Lead single I Write Sins Not Tragedies is a beast of its own. If any song testifies to both the
experimental quality and lasting power of this album, it would be I Write Sins. The song
opens not with guitar or a drum solo, but instead a hook played on the harpsichord, cello, and
xylophone – instruments which were actually being played by a middle school band on the
recording. The band eventually joins in, and lead singer Brendon Urie sings the iconic chorus “I
chime in with a/”Haven’t you people ever heard of closing the goddamn door?””, a lyric so iconic
even those born after the song was released know it by heart.

The rest of the album holds up just as well. Each song brings something new to the table, with
songs like I Constantly Thank God For Esteban and There’s A Good Reason These Tables Are
Numbered Honey, You Just Haven’t Thought of It Yet (a song title that screams “there was a
minimum word count) go further with the unorthodox instrument use, making for songs I
genuinely cannot imagine ever perceiving as derivative.
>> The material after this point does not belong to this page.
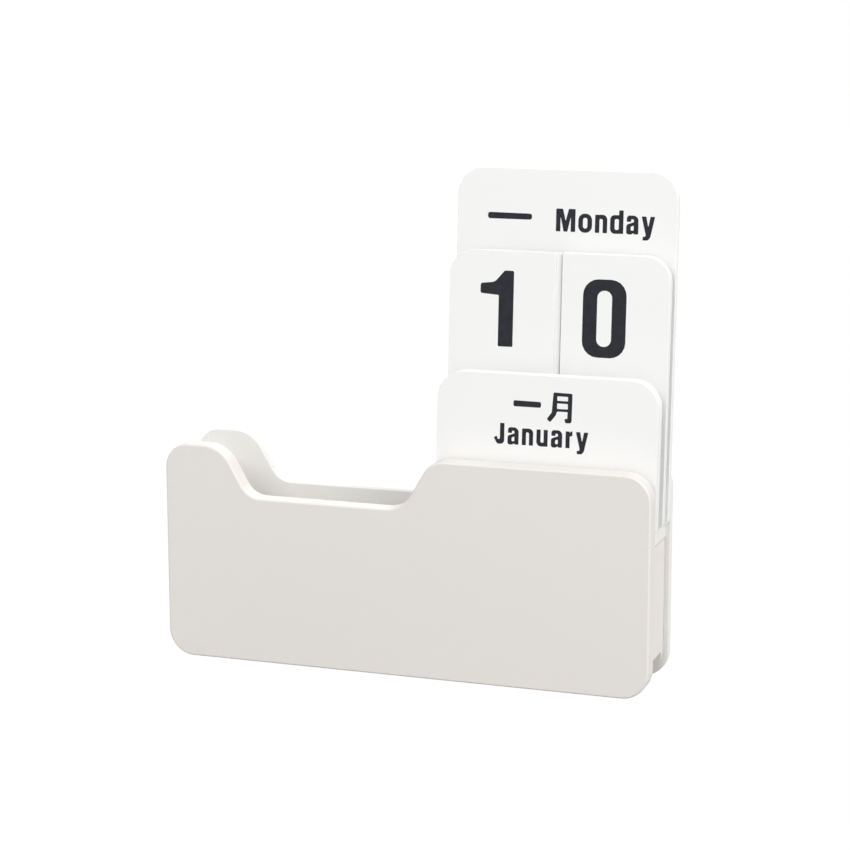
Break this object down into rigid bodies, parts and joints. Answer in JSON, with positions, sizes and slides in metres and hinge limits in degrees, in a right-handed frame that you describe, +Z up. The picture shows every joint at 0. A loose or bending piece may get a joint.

My hunch is that this album fell into the same trap that a lot of music written for teenage girls
does. Our taste in music often gets discounted and perceived as silly and frivolous, and it’s not
until men begin to realize the genuine artistic merit behind the music that critical reception
begins to change. It’s a phenomenon seen time and time again, dating all the way back to The
Beatles. Panic! is no Beatles of course – like I said earlier, their music has fallen off and their
legacy remains strange, but nobody can convince me this was a bad album. It absolutely holds up.